My trouble took the strangest form. I could not persuade myself that
the men and women I met were not also another Beast People, animals
half wrought into the outward image of human souls, and that they would
presently begin to revert,—to show first this bestial mark and then
that. But I have confided my case to a strangely able man,—a man who
had known Moreau, and seemed half to credit my story; a mental
specialist,—and he has helped me mightily, though I do not expect that
the terror of that island will ever altogether leave me. At most times
it lies far in the back of my mind, a mere distant cloud, a memory, and
a faint distrust; but there are times when the little cloud spreads
until it obscures the whole sky. Then I look about me at my fellow-men;
and I go in fear. I see faces, keen and bright; others dull or
dangerous; others, unsteady, insincere,—none that have the calm
authority of a reasonable soul. I feel as though the animal was surging
up through them; that presently the degradation of the Islanders will
be played over again on a larger scale. I know this is an illusion;
that these seeming men and women about me are indeed men and women,—men
and women for ever, perfectly reasonable creatures, full of human
desires and tender solicitude, emancipated from instinct and the slaves
of no fantastic Law,—beings altogether different from the Beast Folk.
Yet I shrink from them, from their curious glances, their inquiries and
assistance, and long to be away from them and alone. For that reason I
live near the broad free downland, and can escape thither when this
shadow is over my soul; and very sweet is the empty downland then,
under the wind-swept sky.

When I lived in London the horror was well-nigh insupportable. I could
not get away from men: their voices came through windows; locked doors
were flimsy safeguards. I would go out into the streets to fight with
my delusion, and prowling women would mew after me; furtive, craving
men glance jealously at me; weary, pale workers go coughing by me with
tired eyes and eager paces, like wounded deer dripping blood; old
people, bent and dull, pass murmuring to themselves; and, all
unheeding, a ragged tail of gibing children. Then I would turn aside
into some chapel,—and even there, such was my disturbance, it seemed
that the preacher gibbered “Big Thinks,” even as the Ape-man had done;
or into some library, and there the intent faces over the books seemed
but patient creatures waiting for prey. Particularly nauseous were the
blank, expressionless faces of people in trains and omnibuses; they
seemed no more my fellow-creatures than dead bodies would be, so that I
did not dare to travel unless I was assured of being alone.
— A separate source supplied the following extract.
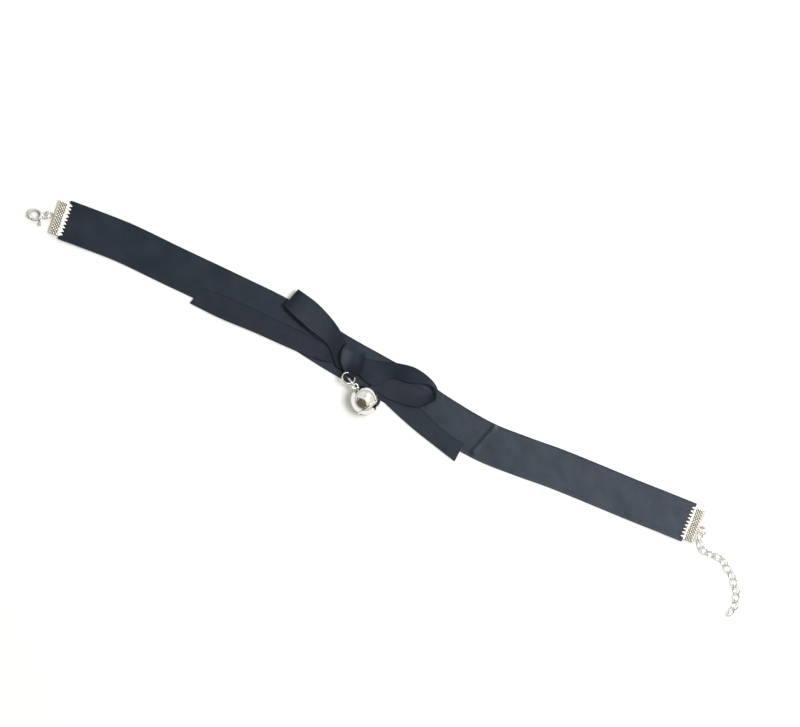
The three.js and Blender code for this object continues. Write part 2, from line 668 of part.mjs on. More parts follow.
const tipUp = radians(BELL_TIP_UP);
const rimRadius = cupOuter * Math.sin(seamAngle);
const bellAxis = combine(new THREE.Vector3(), [flat(BELL_HEADING), Math.cos(tipUp)], [UP, Math.sin(tipUp)]);
const restHeight = rimRadius * Math.cos(tipUp) + BELL_SEAM_DROP * Math.sin(tipUp);
const bellCentre = combine(
  new THREE.Vector3(KNOT_ALONG + BELL_EYE_ALONG, BELL_EYE_SIDE, restHeight),
  [flat(BELL_HEADING), -eyeReach * Math.cos(tipUp)],
);
const bellSide = UP.clone().cross(bellAxis).normalize();
const bellEye = combine(bellCentre, [bellAxis, eyeReach]);

const placeOnBell = (geometry) => geometry.applyMatrix4(basisAt(bellCentre, bellSide.clone().negate(), bellAxis));

function bellBall() {
  const drop = BELL_RADIUS - BELL_METAL - BALL_RADIUS - BALL_GAP;
  const ball = new THREE.SphereGeometry(BALL_RADIUS, BALL_SEGMENTS, BALL_SEGMENTS / 2);
  return closedMesh(ball.translate(bellCentre.x, bellCentre.y, bellCentre.z - drop));
}

// The ring at the knot hooks round the bottom fold of the knot's wrap
const knotRingRadius = (KNOT_RING_OUTER - KNOT_RING_WIRE) / 2;
const knotRingLean = radians(KNOT_RING_LEAN);
const knotRingOut = new THREE.Vector3(0, -Math.cos(knotRingLean), Math.sin(knotRingLean));
const foldRow = KNOT_ROWS.reduce((lowest, row) => (row.side < lowest.side ? row : lowest));
const foldSpot = new THREE.Vector3(
  KNOT_ALONG + foldRow.shift * KNOT_WIDTH,
  foldRow.side * KNOT_HEIGHT,
  layerHeight(foldRow.level),
);
const knotRingCentre = foldSpot.clone().add(new THREE.Vector3(0, -KNOT_RING_OUT, KNOT_RING_RAISE));

function knotRing() {
  const ring = new THREE.TorusGeometry(knotRingRadius, KNOT_RING_WIRE / 2, WIRE_SIDES, RING_SEGMENTS);
  return closedMesh(ring.applyMatrix4(basisAt(knotRingCentre, new THREE.Vector3(1, 0, 0), knotRingOut)));
}

// The second ring stands upright between the first ring and the bell's eye
function eyeRing() {
  const radius = (EYE_RING_OUTER - EYE_RING_WIRE) / 2;
  const run = bellEye.clone().sub(knotRingCentre).setZ(0).normalize();
  const drop = bellEye.z - knotRingCentre.z - EYE_RING_RAISE;
  const centre = combine(bellEye, [run, -Math.sqrt(radius ** 2 - drop ** 2)], [UP, -drop]);
  const ring = new THREE.TorusGeometry(radius, EYE_RING_WIRE / 2, WIRE_SIDES, RING_SEGMENTS);
  return closedMesh(ring.applyMatrix4(basisAt(centre, run, UP.clone())));
}

const choker = new THREE.Group();

function addPiece(name, geometry, finish) {
  geometry.computeVertexNormals();
  const mesh = new THREE.Mesh(geometry, new THREE.MeshStandardMaterial(finish));
  mesh.name = name;
  choker.add(mesh);
}

function addRibbons() {
  addPiece('band_ribbon', band(), BLACK_SATIN);
  addPiece('bow_loop_left', bowPiece(LEFT_LOOP_ROWS, -LEFT_LOOP_REACH, LOOP_STEPS), BLACK_SATIN);
  addPiece('bow_loop_right', bowPiece(RIGHT_LOOP_ROWS, RIGHT_LOOP_REACH, LOOP_STEPS), BLACK_SATIN);
  addPiece('bow_tail_left', bowPiece(LEFT_TAIL_ROWS, -LEFT_TAIL_REACH, TAIL_STEPS), BLACK_SATIN);
  addPiece('bow_tail_right', bowPiece(RIGHT_TAIL_ROWS, RIGHT_TAIL_REACH, TAIL_STEPS), BLACK_SATIN);
  addPiece('bow_knot', knotWrap(), BLACK_SATIN);
}

function addBell() {
  addPiece('bell_top', placeOnBell(bellTop()), BELL_PLATE);
  addPiece('bell_bottom', placeOnBell(bellBottom()), BELL_PLATE);
  addPiece('bell_ball', bellBall(), SILVER_PLATE);
  addPiece('bell_ring_knot', knotRing(), SILVER_PLATE);
  addPiece('bell_ring_eye', eyeRing(), SILVER_PLATE);
}

function tabHole(end) {
  const reach = CRIMP_DEPTH - RIBBON_TUCK + TAB_REACH;
  return combine(end.point, [end.outward, reach], [UP, CRIMP_HEIGHT / 2]);
}

function addClaspEnd() {
  const end = bandEnd(0, -1);
  addPiece('crimp_left', crimpAt(end), SILVER_PLATE);
  const ring = endRing(tabHole(end), CLASP_RING_HEADING, -1);
  addPiece('clasp_ring', ring.geometry, SILVER_PLATE);
  const run = flat(CLASP_HEADING);
  const claspPlace = basisAt(ring.far.clone().setZ(0), run, UP.clone().cross(run));
  addPiece('clasp_body', claspBody().applyMatrix4(claspPlace), SILVER_PLATE);
  addPiece('clasp_lever', claspLever().applyMatrix4(claspPlace), SILVER_PLATE);
}

function addChainEnd() {
  const end = bandEnd(1, 1);
  addPiece('crimp_right', crimpAt(end), SILVER_PLATE);
  const ring = endRing(tabHole(end), CHAIN_RING_HEADING, 1);
  addPiece('chain_ring', ring.geometry, SILVER_PLATE);
  chainLinks(ring.far).forEach((link, i) => {
    addPiece(`chain_link_${String(i + 1).padStart(2, '0')}`, link, SILVER_PLATE);
  });
}

addRibbons();
addBell();
addClaspEnd();
addChainEnd();

// The origin is the middle of the whole choker's outline on the surface that it lies on
const box = new THREE.Box3().setFromObject(choker);
const middle = box.getCenter(new THREE.Vector3());
choker.position.set(-middle.x, -middle.y, -box.min.z);
choker.updateMatrixWorld(true);

export default choker;
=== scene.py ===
"""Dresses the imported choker: satin ribbons, a polished bell, crimps, a clasp, rings and a chain.

Sizes in the tables are millimetres or shares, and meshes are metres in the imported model's frame.
"""
import contextlib
import math

import bmesh
import bpy
import numpy as np
from mathutils import Euler, Matrix, Vector, noise


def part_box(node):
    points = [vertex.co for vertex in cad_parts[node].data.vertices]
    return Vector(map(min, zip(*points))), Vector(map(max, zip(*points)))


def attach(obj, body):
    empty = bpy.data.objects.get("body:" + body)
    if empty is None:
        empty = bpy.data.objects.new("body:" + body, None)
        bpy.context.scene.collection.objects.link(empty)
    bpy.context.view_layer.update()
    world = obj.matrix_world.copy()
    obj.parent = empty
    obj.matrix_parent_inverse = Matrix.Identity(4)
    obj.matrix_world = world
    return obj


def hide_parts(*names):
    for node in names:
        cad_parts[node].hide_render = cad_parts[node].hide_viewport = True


bl_info = {
    "name": "Ribbon choker look",
    "version": (1, 0, 0),
    "blender": (4, 5, 0),
    "location": "3D View > Sidebar > Choker",
    "description": "Builds the satin, silver and stage of a ribbon choker round its packed model",
    "category": "Object",
}

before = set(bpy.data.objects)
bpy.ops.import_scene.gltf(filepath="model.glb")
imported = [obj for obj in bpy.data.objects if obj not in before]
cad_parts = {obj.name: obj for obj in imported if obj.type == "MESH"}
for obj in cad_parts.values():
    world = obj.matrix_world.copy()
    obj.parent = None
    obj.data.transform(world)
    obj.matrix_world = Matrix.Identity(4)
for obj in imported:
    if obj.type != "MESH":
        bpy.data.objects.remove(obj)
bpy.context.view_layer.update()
MM = 0.001
UP = np.array((0.0, 0.0, 1.0))

# Ribbon sizes of the model, in millimetres
BAND_LENGTH = 341.8
BAND_WIDTH = 20.0
BAND_END_LIFT = 0.88
BOW_WIDTH = 10.0
LEFT_LOOP_REACH = 42.8
RIGHT_LOOP_REACH = 44.6
LEFT_TAIL_REACH = 84.9
RIGHT_TAIL_REACH = 66.6
KNOT_HEIGHT = 12.0
KNOT_WIDTH = 7.6
KNOT_ALONG = -12.6

# Crimp sizes, in millimetres
CRIMP_WIDTH = 16.7
CRIMP_DEPTH = 7.2
CRIMP_MIDDLE = 1.1
RIBBON_TUCK = 1.7
TOOTH_COUNT = 9
TOOTH_DEPTH = 1.4
TAB_REACH = 0.95
TAB_RADIUS = 1.22
TAB_WIRE = 0.55
JAW_HALF = 0.66
SPINE_HALF = 1.08
RIB_SETBACK = 0.35
RIB_HALF = 0.32
CRIMP_STEPS = 121
TOOTH_SLOPE = 1.25
TOOTH_SHIFT = 0.12
TOOTH_LEAST = 0.03

# The knurl's bare margin and the width over which it fades in, in millimetres
KNURL_FRONT = (0.9, 0.3)
KNURL_BACK = (0.8, 0.4)
KNURL_SIDE = (0.0, 0.5)

# Bell sizes, in millimetres and degrees
BELL_ALONG = 13.5
BELL_SIDE = -15.2
BELL_RADIUS = 7.0
BELL_METAL = 0.45
BELL_NEST_GAP = 0.12
BELL_SEAM_DROP = 3.0
BELL_NEST_DEPTH = 1.2
BELL_HEADING = 152.0
BELL_TIP_UP = 6.0
BELL_SLOT_WIDTH = 1.1
BELL_HOLE_RADIUS = 1.15
BELL_HOLE_ANGLE = 52.0
BELL_SLOT_TURN = 20.0
BELL_EYE_RADIUS = 1.25
BELL_EYE_WIRE = 0.8
BELL_OUTER = BELL_RADIUS + BELL_NEST_GAP + BELL_METAL
BELL_SLOTS = 2
BELL_HOLE_POLAR = math.radians(180.0 - BELL_HOLE_ANGLE)

# Height of a ribbon's middle over the surface, by the number of ribbon layers below it
LAYER_LEVELS = (0.0, 1.0, 2.0, 3.0, 4.0, 5.0, 6.0)
LAYER_HEIGHTS = (0.22, 0.7, 1.5, 3.3, 5.0, 6.6, 7.9)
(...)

And even it
seemed that I too was not a reasonable creature, but only an animal
tormented with some strange disorder in its brain which sent it to
wander alone, like a sheep stricken with gid.

This is a mood, however, that comes to me now, I thank God, more
rarely. I have withdrawn myself from the confusion of cities and
multitudes, and spend my days surrounded by wise books,—bright windows
in this life of ours, lit by the shining souls of men. I see few
strangers, and have but a small household. My days I devote to reading
and to experiments in chemistry, and I spend many of the clear nights
in the study of astronomy. There is—though I do not know how there is
or why there is—a sense of infinite peace and protection in the
glittering hosts of heaven. There it must be, I think, in the vast and
eternal laws of matter, and not in the daily cares and sins and
troubles of men, that whatever is more than animal within us must find
its solace and its hope. I _hope_, or I could not live.


And so, in hope and solitude, my story ends.

EDWARD PRENDICK.




NOTE.


The substance of the chapter entitled “Doctor Moreau explains,” which
contains the essential idea of the story, appeared as a middle article
in the _Saturday Review_ in January, 1895. This is the only portion of
this story that has been previously published, and it has been entirely
recast to adapt it to the narrative form.